Usually you begin each mission by yourself and either must go it alone or meet up with other Greens and complete the objective. Any troops that join you along the way are under your command until they’re dead. Of course, technically they’re still under your command even then, but yelling at them won’t do you much good. You can toggle through your list of different groups and issue orders to them, such as attack, defend, or follow (Sarge). Soldiers come equipped with rifles, bazookas, or any other available weapon but cannot be issued new weapons. You also may be able to find and use vehicles like jeeps and tanks to assist you. These vehicles will not operate on their own and can only move and fire their weapons if you are driving them. Some vehicles, like the truck, even allow you to transport other soldiers.
At the start of each mission, you are armed with only a simple rifle with an unlimited supply of ammo. You have two additional slots that can be used for special weapons or provisions. The first slot can be used to equip Sarge with grenades, a mortar, bazooka, or flame thrower. The second can be used to hold a first-aid kit, mines, or a mine sweeper. Each of these abilities is obtained by picking up a crate with the appropriate icon, which provides that weapon and a number of rounds or uses. So, moving over a crate with a flame on it will pick up the flame thrower and give you a certain number of rounds, which are displayed in a small box in the appropriate slot along with a picture of the weapon.
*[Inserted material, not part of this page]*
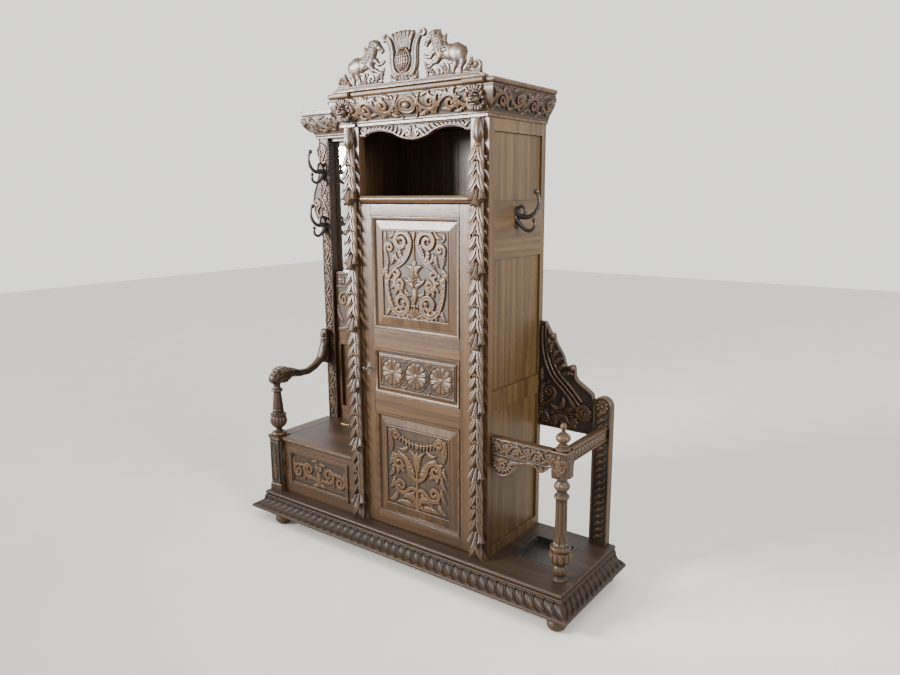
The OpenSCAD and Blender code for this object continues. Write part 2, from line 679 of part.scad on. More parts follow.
module left_cornice() color(oak_side) stand() {
    front = -bay_stile_t;
    left = bay_l;
    z = bed_z + bed_t;
    grow = 1.16;
    slab([left - bed_over, cab_x - bed_over], [front - bed_over, 0], [bed_z, z]);
    intersection() {
        run_x([left_cornice_x, cab_x], [for (p = frieze_section()) [p[0] < 0 ? 0 : front - p[0] * grow, p[1]]]);
        run_y([-left_cornice_front, 0], [for (p = frieze_section()) [p[0] < 0 ? cab_x : left - p[0] * 1.35, p[1]]]);
    }
    slab([left_cornice_x, cab_x - cornice_over], [-left_cornice_front, 0], [frieze_top, cornice_top_z]);
}

module ear_bracket() color(oak_side) stand()
    run_y([-46, -14], concat([[bay_l, 1530]],
        bend([bay_l - 30, 1545], [bay_l - 70, 1590], [bay_l - 76, 1650], 6),
        bend([bay_l - 70, 1700], [bay_l - 40, 1760], [bay_l - 20, 1820], 6),
        bend([bay_l - 14, 1870], [bay_l - 28, 1920], [bay_l - 26, 1945], 4),
        [[bay_l - 10, 1962], [bay_l, 1962]]));

// ---- Hooks ----

// Outline of a bar of width w that follows the points p
function band(p, w) =
    let (last = len(p) - 1,
        side = [for (i = [0:last]) let (d = p[min(i + 1, last)] - p[max(i - 1, 0)]) [-d[1], d[0]] * w / 2 / norm(d)])
    concat([for (i = [0:last]) p[i] + side[i]], [for (i = [last:-1:0]) p[i] - side[i]]);

// Double coat hook: plate, long upper arm, short lower arm, a knob on each tip
module coat_hook() {
    upper = [[3, 0], [22, 8], [52, 10], [80, 18], [100, 40], [108, 66], [100, 88], [86, 98]];
    lower = [[3, -5], [18, -22], [36, -40], [58, -46], [74, -38], [84, -20], [90, -6]];
    bar = 7;
    translate([0, -16, -48]) cube([4, 32, 96]);
    shape_y([-bar / 2, bar / 2]) {
        polygon(band(upper, bar));
        polygon(band(lower, bar - 1));
        translate(upper[len(upper) - 1]) circle(6.5);
        translate(lower[len(lower) - 1]) circle(5.5);
    }
}

module hook_right() color(iron) stand() translate([cab_r, -236, 1598]) coat_hook();
module hooks_left() color(iron) stand()
    for (z = [1812, 1532]) translate([bay_l + bay_stile_w / 2, -bay_stile_t, z]) rotate([0, 0, -90]) coat_hook();

// ---- Umbrella bay ----

module umbrella_rail_front() color(oak) stand() {
    x = [cab_r, column_x - block_w / 2];
    run_y([column_y - rail_t / 2, column_y + rail_t / 2], concat(
        [[x[0], rail_h], [x[0], 560]],
        bend([x[0] + 8, 556], [x[0] + 60, 510], [x[0] + 104, 560], 6),
        bend([x[0] + 130, 592], [x[0] + 165, 616], [x[0] + 206, 618], 5),
        bend([x[0] + 222, 606], [x[0] + 244, 584], [x[0] + 264, 604], 5),
        [[x[0] + 276, 622], [x[1], 628], [x[1], rail_h]]));
    slab([x[0], x[1]], [column_y - rail_t / 2 - 5, column_y - rail_t / 2], [rail_h - 10, rail_h]);
    slab([x[0], x[1]], [column_y - rail_t / 2 - 5, column_y - rail_t / 2], [rail_h - 80, rail_h - 68]);
}

module umbrella_rail_side() color(oak) stand()
    slab([column_x - 14, column_x + 20], [column_y + block_w / 2, -back_post_t], [rail_h - 62, rail_h]);

module corner_column() color(oak_warm) stand() translate([column_x, column_y, 0]) {
    turned(concat([[0, deck_z], [30, deck_z], [31, deck_z + 8], [24, deck_z + 14], [24, deck_z + 28],
        [28, deck_z + 38], [28, deck_z + 58], [20, deck_z + 68]],
        bend([24, deck_z + 72], [54, deck_z + 92], [42, deck_z + 128], 6),
        [[30, deck_z + 132], [42, deck_z + 138], [42, deck_z + 152], [33, deck_z + 158], [26, deck_z + 182],
        [24, deck_z + 204], [23, deck_z + 352], [27, deck_z + 358], [30, deck_z + 368], [22, deck_z + 376],
        [20, deck_z + 386], [30, deck_z + 400], [30, deck_z + 414], [20, deck_z + 430], [24, 591], [0, 591]]));
    slab([-block_w / 2, block_w / 2], [-block_w / 2, block_w / 2], [591, rail_h + 5]);
    translate([0, 0, rail_h + 5]) turned(concat([[0, 0], [31, 0], [31, 8], [22, 14], [16, 24]],
        bend([18, 28], [38, 48], [18, 76], 6),
        [[9, 80], [8, 86], [12, 94], [12, 102], [6, 110], [0, 111]]));
}

module back_post_right() color(oak_dark) stand()
    shape_y([-back_post_t, 0]) union() {
        mid = (back_post_x[0] + back_post_x[1]) / 2;
        translate([back_post_x[0], deck_z]) square([back_post_x[1] - back_post_x[0], 640]);
        translate([mid, deck_z + 640]) circle((back_post_x[1] - back_post_x[0]) / 2);
    }

module back_panel_right() color(oak_dark) stand()
    run_y([-28, -2], concat(
        [[cab_r, 645], [back_post_x[0], 645], [back_post_x[0], 806]],
        bend([1700, 834], [1660, 862], [1624, 884], 5),
        [[1608, 905], [1604, 924]],
        [for (a = [-40:30:170]) [1596 + 15 * cos(a), 936 + 15 * sin(a)]],
        [[1566, 940], [1552, 985], [1528, 1020], [1508, 1052]],
        [for (a = [-40:30:110]) [1494 + 14 * cos(a), 1070 + 14 * sin(a)]],
        [[1474, 1108], [1458, 1132], [cab_r, 1134]]));

// Folded black metal tray that lies in the deck's opening on its rim
module drip_tray() color(iron) stand() {
    rim = 7;
    slack = 1;
    depth = 34;
    wall = 1.5;
    difference() {
        union() {
            slab([pan_x[0] + slack, pan_x[1] - slack], [pan_y[0] + slack, pan_y[1] - slack], [deck_z - depth, deck_z + 0.5]);
            slab([pan_x[0] - rim, pan_x[1] + rim], [pan_y[0] - rim, pan_y[1] + rim], [deck_z + 0.5, deck_z + 2]);
        }
        slab([pan_x[0] + slack + wall, pan_x[1] - slack - wall], [pan_y[0] + slack + wall, pan_y[1] - slack - wall],
            [deck_z - depth + wall, deck_z + 3]);
    }
}

bun_feet();
plinth_mouldings();
plinth_bearers();
deck_board();
front_stiles();
garland_left();
garland_right();
side_frame_left();
side_frame_right();
side_panels_left();
side_panels_right();
hook_board_right();
cabinet_back_boards();
niche_shelf();
apron();
bed_moulding();
frieze_front();
frieze_sides();
cornice_top();
cornice_masks();
crest_cartouche();
crest_beast_left();
crest_beast_right();
crest_scrolls();
door_frame();
door_mouldings();
door_panel_top();
door_panel_middle();
door_panel_bottom();
door_hinge_leaves();
post_hinge_leaves();
lock_case();
escutcheon();
lock_bolt();
key();
seat_post();
seat_front_frame();
seat_front_panel();
seat_side_panel();
seat_surround();
seat_lid();
lid_hinge_leaves();
surround_hinge_leaves();
arm();
arm_baluster();
back_stile_left();
back_bay_frame();
back_carved_panel();
back_plain_panel();
mirror_glass();
left_cornice();
ear_bracket();
hooks_left();
hook_right();
umbrella_rail_front();
umbrella_rail_side();
corner_column();
back_post_right();
back_panel_right();
drip_tray();
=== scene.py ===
"""Looks of the carved oak hall stand, built round its CAD frame. Lengths are in millimetres until a mesh is made."""
import json
import math

import bpy
import numpy as np
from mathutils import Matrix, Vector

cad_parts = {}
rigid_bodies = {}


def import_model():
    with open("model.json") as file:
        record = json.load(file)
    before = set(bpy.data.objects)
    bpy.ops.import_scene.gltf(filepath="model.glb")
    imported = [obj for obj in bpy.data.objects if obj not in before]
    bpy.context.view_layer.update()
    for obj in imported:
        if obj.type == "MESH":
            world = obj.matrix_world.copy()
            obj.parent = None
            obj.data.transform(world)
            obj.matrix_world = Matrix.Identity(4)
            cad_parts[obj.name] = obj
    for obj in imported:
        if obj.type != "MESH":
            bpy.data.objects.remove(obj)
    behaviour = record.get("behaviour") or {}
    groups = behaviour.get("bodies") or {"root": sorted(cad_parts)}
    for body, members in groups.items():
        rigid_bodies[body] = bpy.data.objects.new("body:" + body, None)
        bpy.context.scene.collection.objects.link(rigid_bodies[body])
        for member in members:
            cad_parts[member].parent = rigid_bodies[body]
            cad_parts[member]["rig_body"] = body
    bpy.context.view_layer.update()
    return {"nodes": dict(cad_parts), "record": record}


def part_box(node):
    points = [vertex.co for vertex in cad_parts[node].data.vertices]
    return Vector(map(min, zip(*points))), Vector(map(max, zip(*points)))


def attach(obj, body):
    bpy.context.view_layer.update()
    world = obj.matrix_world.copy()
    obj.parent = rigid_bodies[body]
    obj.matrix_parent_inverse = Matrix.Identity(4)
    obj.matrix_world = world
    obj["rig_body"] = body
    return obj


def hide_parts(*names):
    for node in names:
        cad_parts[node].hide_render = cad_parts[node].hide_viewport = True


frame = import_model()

import openvdb
from mathutils import Matrix

MM = 0.001
TINY = 1e-9  # keeps a division by a length of 0 from failing
LONG_EDGE = 9  # edges as long as this don't count as part of a carving
LIFT_SHARE = 0.4  # how much a carving's height adds to its wear and painted shade value: high parts lighter, the ground darker
NODES = frame["nodes"]
BODY_OF = {node: obj["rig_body"] for node, obj in NODES.items()}
SLOT_OF = {part["node"]: part["material_slot"] for part in frame["record"]["subparts"]}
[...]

You can only have one weapon in a slot at a time, and must first drop a current weapon before picking up a desired weapon crate for that same slot. Once you use up all of the rounds for that weapon, it disappears from the slot automatically and you are free to grab another crate for that slot. In addition to the special weapon crates, there are a number of other power-ups in the game. An automatic rifle crate upgrades your default weapon to an auto rifle and is the only weapon upgrade you don’t lose when you are killed (i.e., in multiplayer games). There is another first-aid crate that simply restores Sarge’s health automatically, instead of forcing you to carry it around and use when you need/want it.
There are also three other crates you can pick up which allow you to call in an aerial attack, paratroopers, or recon. The aerial assault command drops a number of bombs on the target you designate while the paratrooper command drops three paratroopers on the target, who will then proceed to attack it and any nearby enemy units. Recon is useful to see what is happening in another part of the map and sends a recon flight over the area so you can see any enemy troops. All three of these commands are made available by finding the appropriate crate, which lights up between one and three spaces next to the corresponding icon in your menu bar. Each light provides a single use for that command. So, two lights next to the parachute icon indicate you can order two paratrooper drops of three men each).
It’s also important to mention that there are quite a few unmarked crates littering each map. Blowing these apart may or may not reveal a usable item, but most of the really hardcore powerups, like air support or paratroopers, are usually obtained in this way. There are even barrels located on some of the maps (particularly in bases) that can be shot in order to blow up any nearby enemies, a la Doom.